## To be done
Reproduce each line exactly. Skip none.

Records
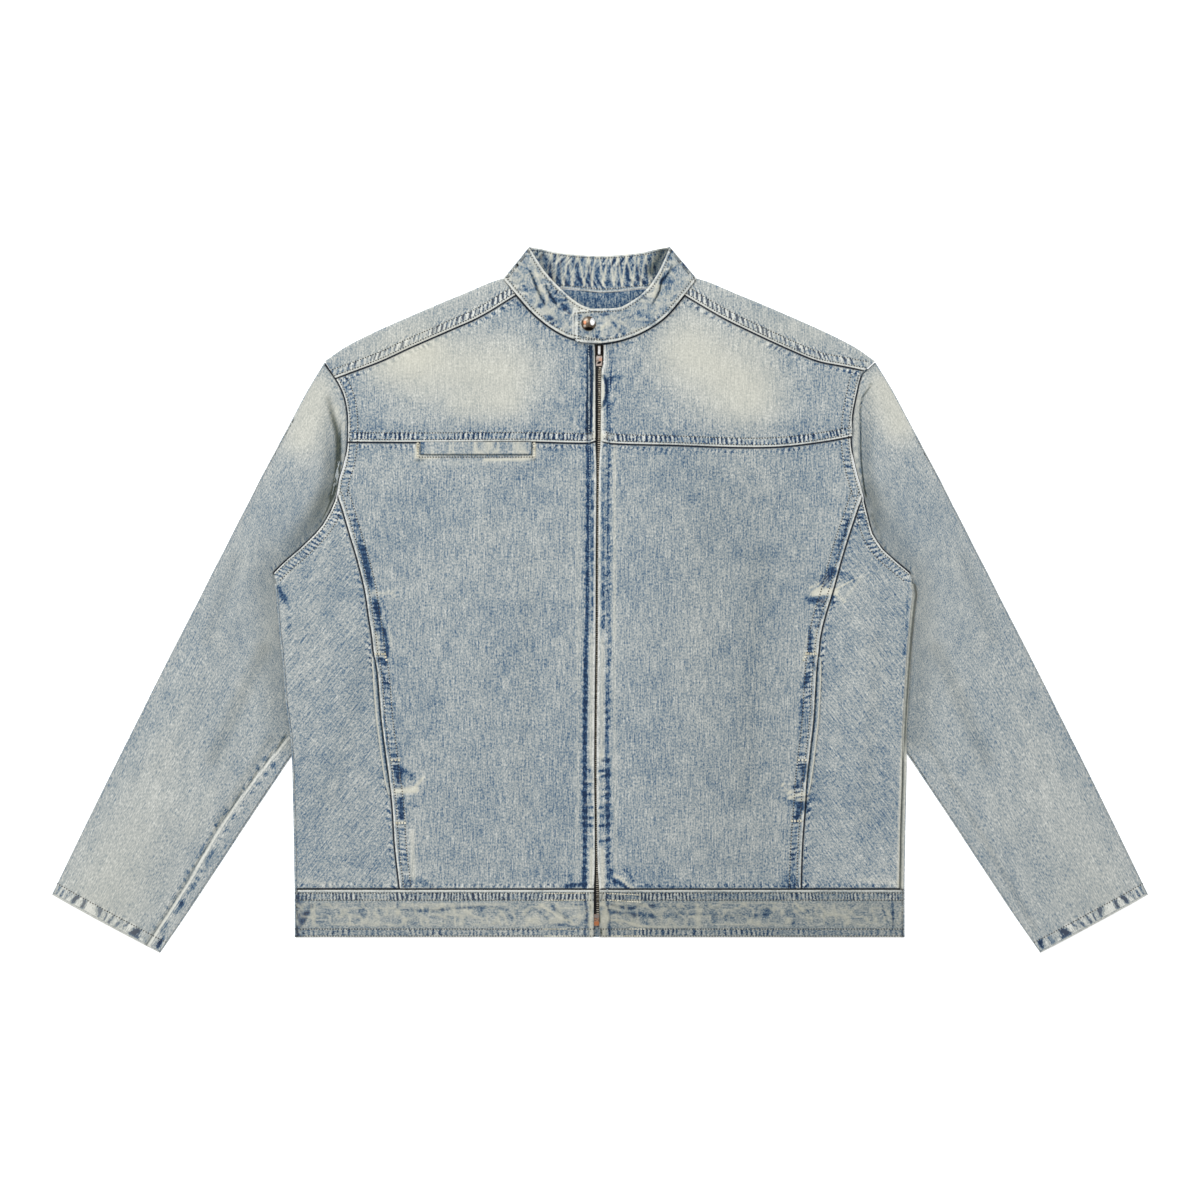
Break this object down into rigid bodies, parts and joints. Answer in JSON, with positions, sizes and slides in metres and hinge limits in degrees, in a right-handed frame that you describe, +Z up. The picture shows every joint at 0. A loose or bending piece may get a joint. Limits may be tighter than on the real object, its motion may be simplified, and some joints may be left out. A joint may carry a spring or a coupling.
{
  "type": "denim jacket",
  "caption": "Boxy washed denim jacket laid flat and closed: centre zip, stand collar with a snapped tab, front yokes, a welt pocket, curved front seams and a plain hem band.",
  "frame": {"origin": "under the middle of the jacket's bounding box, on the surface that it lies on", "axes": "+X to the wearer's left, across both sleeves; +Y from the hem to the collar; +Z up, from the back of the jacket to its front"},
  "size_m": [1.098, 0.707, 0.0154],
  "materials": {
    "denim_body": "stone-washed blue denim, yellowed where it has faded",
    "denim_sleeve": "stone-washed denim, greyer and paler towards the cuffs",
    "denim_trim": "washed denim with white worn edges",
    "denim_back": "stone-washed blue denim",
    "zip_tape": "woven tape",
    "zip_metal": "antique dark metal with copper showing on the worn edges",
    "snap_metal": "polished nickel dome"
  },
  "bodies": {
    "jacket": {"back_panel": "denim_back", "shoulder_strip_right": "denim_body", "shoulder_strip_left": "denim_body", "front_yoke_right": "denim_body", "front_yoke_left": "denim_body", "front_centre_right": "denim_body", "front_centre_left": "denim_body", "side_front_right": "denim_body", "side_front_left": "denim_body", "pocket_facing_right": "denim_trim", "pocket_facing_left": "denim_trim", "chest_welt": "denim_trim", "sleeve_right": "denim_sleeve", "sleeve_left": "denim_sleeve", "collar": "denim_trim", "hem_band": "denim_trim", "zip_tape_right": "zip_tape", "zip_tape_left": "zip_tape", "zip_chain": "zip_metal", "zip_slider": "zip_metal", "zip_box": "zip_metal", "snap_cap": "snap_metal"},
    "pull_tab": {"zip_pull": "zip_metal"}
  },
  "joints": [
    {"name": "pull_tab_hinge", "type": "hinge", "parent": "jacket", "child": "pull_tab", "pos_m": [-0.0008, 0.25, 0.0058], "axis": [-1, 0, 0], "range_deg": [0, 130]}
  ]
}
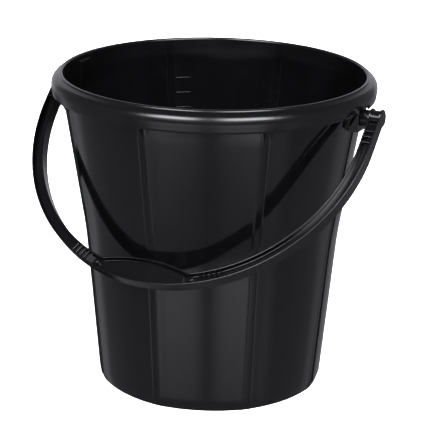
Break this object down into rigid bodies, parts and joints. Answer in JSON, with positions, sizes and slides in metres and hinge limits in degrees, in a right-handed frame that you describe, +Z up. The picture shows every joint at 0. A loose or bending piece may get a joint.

## Result below
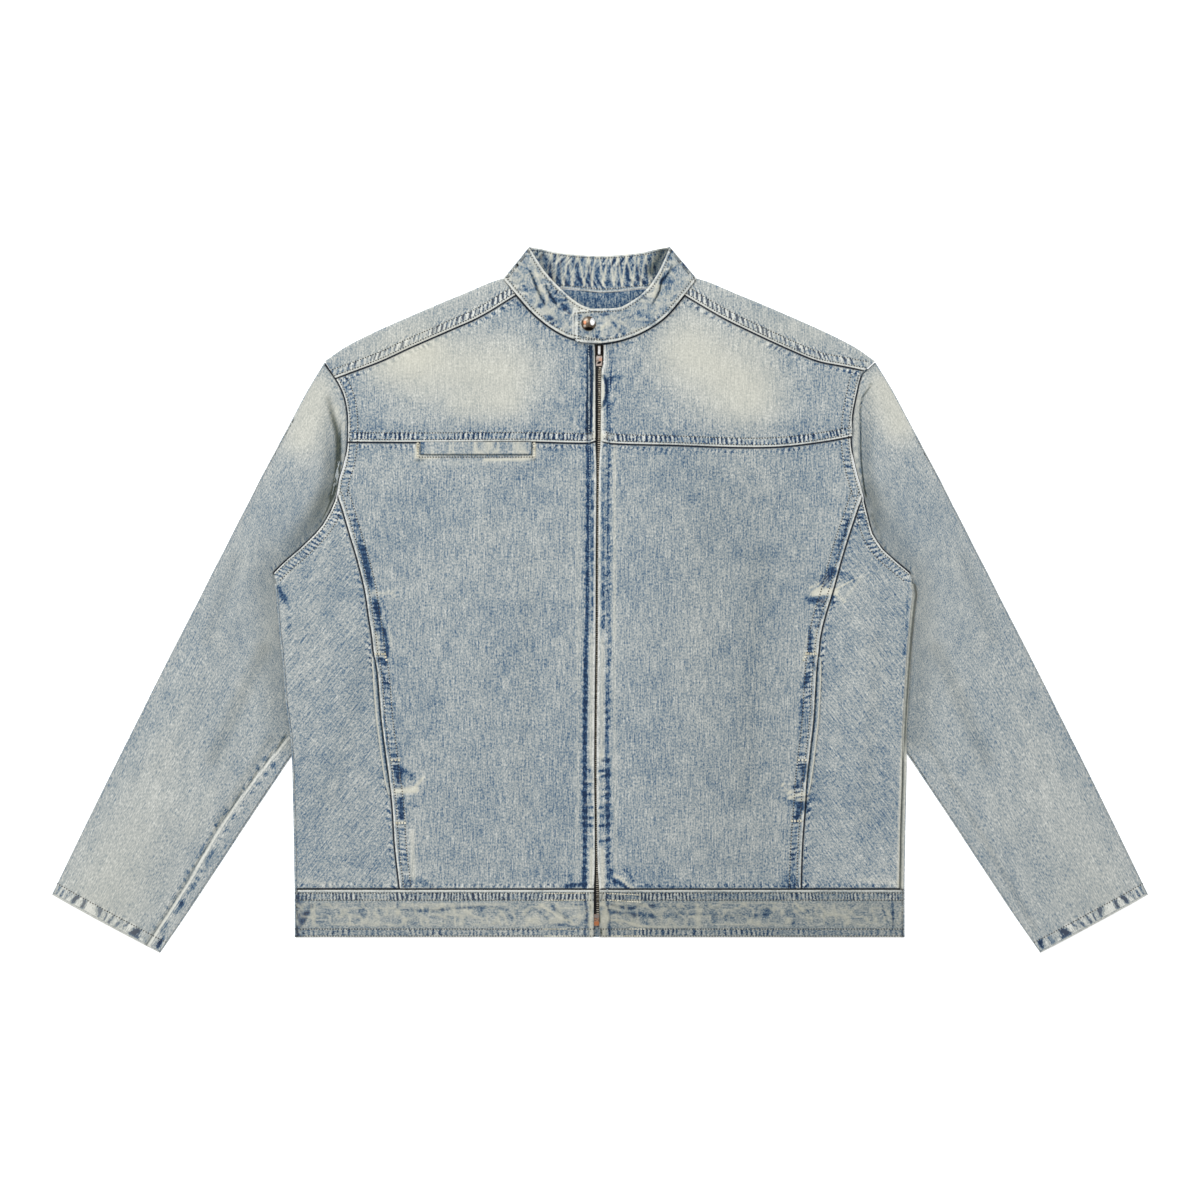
Break this object down into rigid bodies, parts and joints. Answer in JSON, with positions, sizes and slides in metres and hinge limits in degrees, in a right-handed frame that you describe, +Z up. The picture shows every joint at 0. A loose or bending piece may get a joint. Limits may be tighter than on the real object, its motion may be simplified, and some joints may be left out. A joint may carry a spring or a coupling.
{
  "type": "denim jacket",
  "caption": "Boxy washed denim jacket laid flat and closed: centre zip, stand collar with a snapped tab, front yokes, a welt pocket, curved front seams and a plain hem band.",
  "frame": {"origin": "under the middle of the jacket's bounding box, on the surface that it lies on", "axes": "+X to the wearer's left, across both sleeves; +Y from the hem to the collar; +Z up, from the back of the jacket to its front"},
  "size_m": [1.098, 0.707, 0.0154],
  "materials": {
    "denim_body": "stone-washed blue denim, yellowed where it has faded",
    "denim_sleeve": "stone-washed denim, greyer and paler towards the cuffs",
    "denim_trim": "washed denim with white worn edges",
    "denim_back": "stone-washed blue denim",
    "zip_tape": "woven tape",
    "zip_metal": "antique dark metal with copper showing on the worn edges",
    "snap_metal": "polished nickel dome"
  },
  "bodies": {
    "jacket": {"back_panel": "denim_back", "shoulder_strip_right": "denim_body", "shoulder_strip_left": "denim_body", "front_yoke_right": "denim_body", "front_yoke_left": "denim_body", "front_centre_right": "denim_body", "front_centre_left": "denim_body", "side_front_right": "denim_body", "side_front_left": "denim_body", "pocket_facing_right": "denim_trim", "pocket_facing_left": "denim_trim", "chest_welt": "denim_trim", "sleeve_right": "denim_sleeve", "sleeve_left": "denim_sleeve", "collar": "denim_trim", "hem_band": "denim_trim", "zip_tape_right": "zip_tape", "zip_tape_left": "zip_tape", "zip_chain": "zip_metal", "zip_slider": "zip_metal", "zip_box": "zip_metal", "snap_cap": "snap_metal"},
    "pull_tab": {"zip_pull": "zip_metal"}
  },
  "joints": [
    {"name": "pull_tab_hinge", "type": "hinge", "parent": "jacket", "child": "pull_tab", "pos_m": [-0.0008, 0.25, 0.0058], "axis": [-1, 0, 0], "range_deg": [0, 130]}
  ]
}
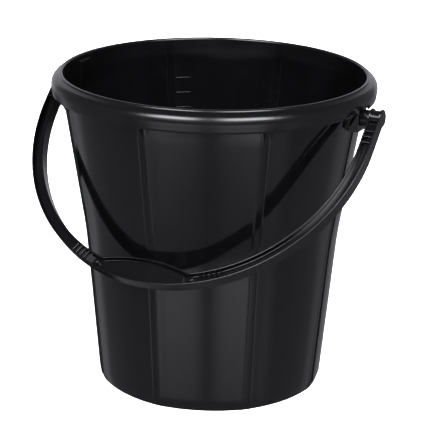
Break this object down into rigid bodies, parts and joints. Answer in JSON, with positions, sizes and slides in metres and hinge limits in degrees, in a right-handed frame that you describe, +Z up. The picture shows every joint at 0. A loose or bending piece may get a joint.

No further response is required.